Daha sonra söz olan Şair Z. Hakkı Zariç ise, Resimli Ay dergisinden Yazko Edebiyat’a, Küllük’ten Evrensel’e edebiyatımız için önem taşıyan ancak bugün çeşitli nedenlerle yayın hayatını sürdürmeyen dergileri anlattı. Zariç, “Bugünkü koşullar da Adnan Ağabeyin anlattıklarıyla neredeyse birebir aynı. Cumhuriyetin kuruluş sürecinde de aynı sıkıntılar yaşandı. Cumhuriyetin fikirlerini yayan birçok gazete ve dergi yayın hayatına başladı. İktidar kendi medyasını korumak ve büyütmek istiyordu, Bugünkü ‘yandaş medya’ kavramının alt paradigmasını ta o günlerde görmek mümkün. İktidar kendi sesini, kendi gerçeklerini, kendi doğrularını ya da iddialarını yayınlaması için her zaman kendine yakın bir basın oluşturmak için çaba gösterdi. Bugün koşullar farklı olsa da nedenler aynı” dedi.

 

DERGİLER BİR İNSANLIK TARİHİNİN KÜLTÜREL BİRİKİMİNİ, OMUZLAYACAK GÜÇTEDİR

Dinleyenleri dergiler dünyasında bir yolculuğa çıkaran Zariç,  nerdeyse tüm edebiyat dergilerinin siyasal kovuşturmaya uğradığını söyledi. Bu dergilerin ya siyasal baskılarla kendi kendine, ya da bizzat mahkemelerce kapatıldığın söyleyen Zariç, sözünü yazarı olduğu ve 29 Ekim 2016’da yayımlanan bir kanun hükmünde kararname ile kapatılan Evrensel dergisine getirdi. Zariç, “Evrensel, sosyalist gerçekçi bir dergi olarak 299 sayı çıktı. Tam 300. sayının hazırlıkları içindeyken bir KHK ile kapatıldı. 25 yıllık bir birikim nereye gidebilir. Herkes bütün bir insanlık tarihi kadar yaşlıdır. Dolayısıyla ‘a’ dergisi de ‘Evrensel Kültür’ dergisi de bütün bir insanlık tarihinin kültürel birikimini, mirasını omuzlayacak güçtedir.
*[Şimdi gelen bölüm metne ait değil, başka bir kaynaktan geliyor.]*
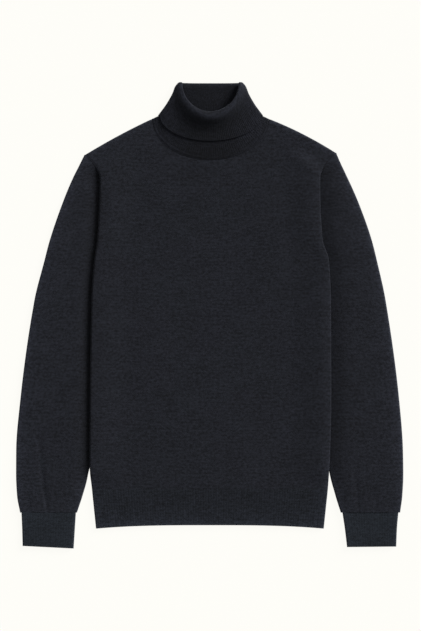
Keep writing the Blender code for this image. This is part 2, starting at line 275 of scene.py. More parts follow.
def read(table: tuple[NamedTuple, ...], name: str, up: np.ndarray) -> np.ndarray:
    """Reads a named column of a table at the heights up."""
    return through([row.up for row in table], [getattr(row, name) for row in table], up)


def sloped(low: float, high: float, count: int) -> np.ndarray:
    """Returns count + 1 places from low to high, evenly spaced."""
    return np.linspace(low, high, count + 1)


def normals(grid: np.ndarray, ring: bool) -> np.ndarray:
    """Unit normals of a grid of points.

    Each is the cross product of the differences along the columns and along the rows.

    Args:
        grid: points, rows by columns by three.
        ring: whether the last column joins the first.

    Returns:
        The normals, in the shape of the grid. They point up where the columns run to +X and the rows to +Y.
    """
    if ring:
        across = np.roll(grid, -1, axis=1) - np.roll(grid, 1, axis=1)
    else:
        across = np.gradient(grid, axis=1)
    cross = np.cross(across, np.gradient(grid, axis=0))
    return cross / np.maximum(np.linalg.norm(cross, axis=2, keepdims=True), 1e-9)


def bell(distance: np.ndarray, width: float) -> np.ndarray:
    """A bell curve, 1 at no distance: e to the power of minus the square of distance over width."""
    return np.exp(-((distance / width) ** 2))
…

Orhan Kemal’le ilgili düzenlenen bir gecede, kürsüye çıkan Melih Cevdet ‘Orhan Kemal gibi bir edebiyatçı yaratmış ülkenin geleceğinden ümit kesilmez’ dedi. Biz de aynısını şimdi söylüyoruz; ’yeni a’, ‘Evrensel Kültür’, ‘Küllük’, ‘Yeni edebiyat’ gibi dergileri çıkarmış bir ülkenin geleceğinden ümit kesilmez. Böyle bir lüksümüz yok. Edebiyat olduğu sürece, edebiyat ısrar ettiği sürece, edebiyat devrimci bir çizgide, muhalif bir çizgide kendisini var etmeye devam ettiği sürece geleceğimizden ümidimizi kesemeyiz” diyerek tamamladı. Etkinliğin sonunda yazarlar kitaplarını imzalarken, ZOKEV Yönetim Kurulu Başkanı Zafer Kalafat ve Eğitim-Sen İlçe Sekreteri İsmet Akyol, yazarlara, günün anısına madenci heykeli armağan etti.